• WHAT THE EXERCISE ASKS: How many lines in the records below contain the word "JSON"? Answer with the number alone.

**** EXCERPTED RECORDS

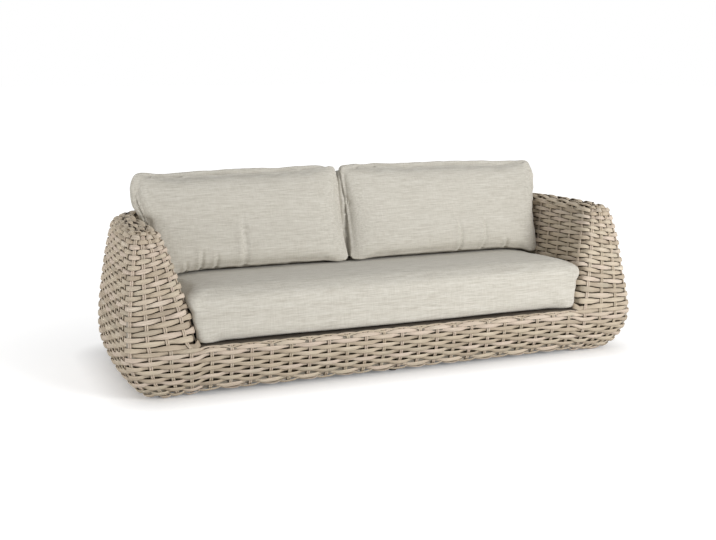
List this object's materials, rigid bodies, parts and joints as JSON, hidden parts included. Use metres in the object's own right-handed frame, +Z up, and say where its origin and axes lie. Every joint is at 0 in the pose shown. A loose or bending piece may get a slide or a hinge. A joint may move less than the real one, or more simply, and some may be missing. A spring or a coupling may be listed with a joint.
{
  "type": "garden sofa",
  "caption": "Long woven rattan garden sofa with high sloping arms, a wrapped back, one long seat cushion and a pair of leaning back cushions.",
  "frame": {"origin": "on the floor, under the middle of the woven body", "axes": "+X to the right of a person who stands in front and faces the sofa; +Y from the front to the back; +Z up"},
  "size_m": [2.29, 0.93, 0.8239],
  "materials": {
    "frame_tube": "beige powder coat on aluminium tube",
    "frame_plate": "beige powder coat on flat aluminium bar",
    "glide_nylon": "moulded nylon",
    "wicker": "woven half-round synthetic rattan, mixed beige and grey-brown strands",
    "cushion_fabric": "linen-look outdoor fabric with a fine slub"
  },
  "bodies": {
    "frame": {"frame_top_hoop": "frame_tube", "frame_base_front_rail": "frame_tube", "frame_base_rear_rail": "frame_tube", "frame_base_left_rail": "frame_tube", "frame_base_right_rail": "frame_tube", "frame_left_front_post": "frame_tube", "frame_left_side_post": "frame_tube", "frame_left_rear_post": "frame_tube", "frame_right_front_post": "frame_tube", "frame_right_side_post": "frame_tube", "frame_right_rear_post": "frame_tube", "frame_seat_front_rail": "frame_tube", "frame_seat_rear_rail": "frame_tube", "frame_seat_left_rail": "frame_tube", "frame_left_side_strut": "frame_tube", "frame_left_rear_strut": "frame_tube", "frame_left_arm_stay": "frame_tube", "frame_seat_right_rail": "frame_tube", "frame_right_side_strut": "frame_tube", "frame_right_rear_strut": "frame_tube", "frame_right_arm_stay": "frame_tube", "frame_back_stay_left": "frame_tube", "frame_back_stay_centre": "frame_tube", "frame_back_stay_right": "frame_tube", "frame_centre_front_leg": "frame_tube", "frame_centre_rear_leg": "frame_tube", "seat_slat_1": "frame_plate", "seat_slat_2": "frame_plate", "seat_slat_3": "frame_plate", "seat_slat_4": "frame_plate", "seat_slat_5": "frame_plate", "seat_slat_6": "frame_plate", "seat_slat_7": "frame_plate", "foot_bracket_left_front": "frame_plate", "foot_bracket_left_rear": "frame_plate", "foot_bracket_centre_front": "frame_plate", "foot_bracket_right_front": "frame_plate", "foot_bracket_right_rear": "frame_plate", "glide_left_front": "glide_nylon", "glide_left_rear": "glide_nylon", "glide_centre_front": "glide_nylon", "glide_centre_rear": "glide_nylon", "glide_right_front": "glide_nylon", "glide_right_rear": "glide_nylon", "wicker_left_arm": "wicker", "wicker_right_arm": "wicker", "wicker_back": "wicker", "wicker_front_band": "wicker", "wicker_seat_deck": "wicker"},
    "seat_cushion": {"seat_cushion": "cushion_fabric"},
    "back_cushion_left": {"back_cushion_left": "cushion_fabric"},
    "back_cushion_right": {"back_cushion_right": "cushion_fabric"}
  },
  "joints": [
    {"name": "seat_cushion_slide", "type": "slide", "parent": "frame", "child": "seat_cushion", "axis": [0, -1, 0], "range_m": [0, 0.2]},
    {"name": "back_cushion_left_lift", "type": "slide", "parent": "frame", "child": "back_cushion_left", "axis": [0, 0.3007, 0.9537], "range_m": [0, 0.3]},
    {"name": "back_cushion_right_lift", "type": "slide", "parent": "frame", "child": "back_cushion_right", "axis": [0, 0.3007, 0.9537], "range_m": [0, 0.3]}
  ]
}
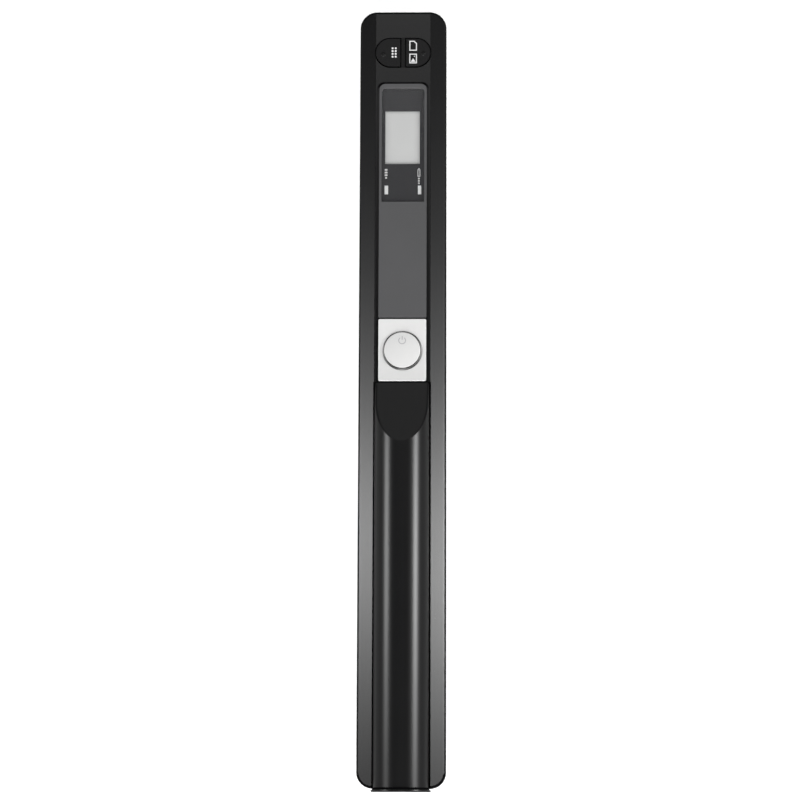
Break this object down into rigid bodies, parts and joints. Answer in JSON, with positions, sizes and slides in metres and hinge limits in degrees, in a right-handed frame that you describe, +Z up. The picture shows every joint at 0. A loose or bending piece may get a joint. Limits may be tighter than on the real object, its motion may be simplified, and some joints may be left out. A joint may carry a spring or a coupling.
{
  "type": "handheld book scanner",
  "caption": "Slim handheld wand scanner with a raised half-round battery handle, display window, round scan button, half-oval keys and rollers under a full-length glass strip.",
  "frame": {"origin": "centre of the overall box in plan, on the surface that the rollers stand on", "axes": "+Y along the length towards the display end, +X across towards the side with the sockets, +Z up, away from the page being scanned"},
  "size_m": [0.0286, 0.257, 0.0281],
  "materials": {
    "case_black": "satin moulded black",
    "cover_black": "satin moulded black",
    "battery_can": "printed metal can",
    "steel": "bright steel",
    "wire_black": "wire insulation",
    "wire_red": "wire insulation",
    "panel_grey": "dark grey printed panel",
    "mask_black": "printed black",
    "window_clear": "clear plastic window",
    "lcd_grey": "pale grey liquid crystal display",
    "white_plastic": "white moulded",
    "light_pipe": "milky translucent",
    "led_body": "small lamp",
    "plate_silver": "silver painted plastic",
    "button_silver": "silver painted plastic",
    "key_black": "satin black",
    "board_green": "circuit board",
    "chip_black": "moulded chip",
    "switch_metal": "small switch",
    "card_black": "moulded card",
    "flex_amber": "flexible printed cable",
    "screw_black": "blackened steel",
    "housing_black": "black moulded",
    "glass": "clear glass",
    "lens_dark": "rod lens block",
    "acetal": "white acetal",
    "tyre_rubber": "soft dark rubber",
    "encoder_black": "slotted wheel"
  },
  "bodies": {
    "case": {"battery_1": "battery_can", "battery_2": "battery_can", "battery_lead_neg": "wire_black", "battery_lead_pos": "wire_red", "battery_spring": "steel", "board_components": "chip_black", "board_screws": "steel", "button_plate": "plate_silver", "card_socket": "steel", "case_screws": "screw_black", "cis_glass": "glass", "cis_housing": "housing_black", "cis_lens_array": "lens_dark", "cis_light_guide": "light_pipe", "cis_sensor_board": "board_green", "display_window": "window_clear", "dpi_switch": "switch_metal", "encoder_pin": "steel", "encoder_sensor": "chip_black", "format_switch": "switch_metal", "front_contact": "steel", "indicator_led_left": "led_body", "indicator_led_right": "led_body", "indicator_pipe_left": "light_pipe", "indicator_pipe_right": "light_pipe", "label_panel": "panel_grey", "lcd_holder": "white_plastic", "lcd_module": "lcd_grey", "lower_case": "case_black", "main_board": "board_green", "pin_switch_a": "switch_metal", "pin_switch_b": "switch_metal", "rear_contact": "steel", "ribbon_cable": "flex_amber", "scan_switch": "switch_metal", "shaft_bush_back": "acetal", "shaft_bush_front": "acetal", "support_pin_back": "steel", "support_pin_front": "steel", "upper_case": "case_black", "usb_socket": "steel", "window_mask": "mask_black"},
    "battery_cover_body": {"battery_cover": "cover_black"},
    "scan_button_body": {"scan_button": "button_silver"},
    "dpi_button_body": {"dpi_button": "key_black"},
    "format_button_body": {"format_button": "key_black"},
    "pin_button_a_body": {"pin_button_a": "key_black"},
    "pin_button_b_body": {"pin_button_b": "key_black"},
    "memory_card_body": {"memory_card": "card_black"},
    "drive_axle": {"roller_shaft": "steel", "drive_hub_front": "acetal", "drive_hub_back": "acetal", "drive_tyre_front": "tyre_rubber", "drive_tyre_back": "tyre_rubber", "drive_gear": "acetal"},
    "encoder": {"encoder_wheel": "encoder_black"},
    "support_roller_front": {"support_hub_front": "acetal", "support_tyre_front": "tyre_rubber"},
    "support_roller_back": {"support_hub_back": "acetal", "support_tyre_back": "tyre_rubber"}
  },
  "joints": [
    {"name": "scan_button_press", "type": "slide", "parent": "case", "child": "scan_button_body", "axis": [0, 0, -1], "range_m": [0, 0.0004], "stiffness_N_per_m": 500},
    {"name": "dpi_button_press", "type": "slide", "parent": "case", "child": "dpi_button_body", "axis": [0, 0, -1], "range_m": [0, 0.0004], "stiffness_N_per_m": 500},
    {"name": "format_button_press", "type": "slide", "parent": "case", "child": "format_button_body", "axis": [0, 0, -1], "range_m": [0, 0.0004], "stiffness_N_per_m": 500},
    {"name": "pin_button_a_press", "type": "slide", "parent": "case", "child": "pin_button_a_body", "axis": [-1, 0, 0], "range_m": [0, 0.0003], "stiffness_N_per_m": 500},
    {"name": "pin_button_b_press", "type": "slide", "parent": "case", "child": "pin_button_b_body", "axis": [-1, 0, 0], "range_m": [0, 0.0003], "stiffness_N_per_m": 500},
    {"name": "battery_cover_lift", "type": "slide", "parent": "case", "child": "battery_cover_body", "axis": [0, 0, 1], "range_m": [0, 0.035]},
    {"name": "memory_card_slide", "type": "slide", "parent": "case", "child": "memory_card_body", "axis": [1, 0, 0], "range_m": [0, 0.012]},
    {"name": "drive_roller_spin", "type": "hinge", "parent": "case", "child": "drive_axle", "pos_m": [0.0074, 0.0005, 0.005], "axis": [0, 1, 0], "continuous": true},
    {"name": "encoder_spin", "type": "hinge", "parent": "case", "child": "encoder", "pos_m": [0.00317, 0.1165, 0.00654], "axis": [0, 1, 0], "continuous": true},
    {"name": "support_roller_front_spin", "type": "hinge", "parent": "case", "child": "support_roller_front", "pos_m": [-0.0074, 0.1222, 0.005], "axis": [0, 1, 0], "continuous": true},
    {"name": "support_roller_back_spin", "type": "hinge", "parent": "case", "child": "support_roller_back", "pos_m": [-0.0074, -0.1212, 0.005], "axis": [0, 1, 0], "continuous": true}
  ],
  "couplings": [
    {"joint": "encoder_spin", "follows": "drive_roller_spin", "ratio": -2}
  ]
}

********

• OUTPUT FOR THIS TASK: 2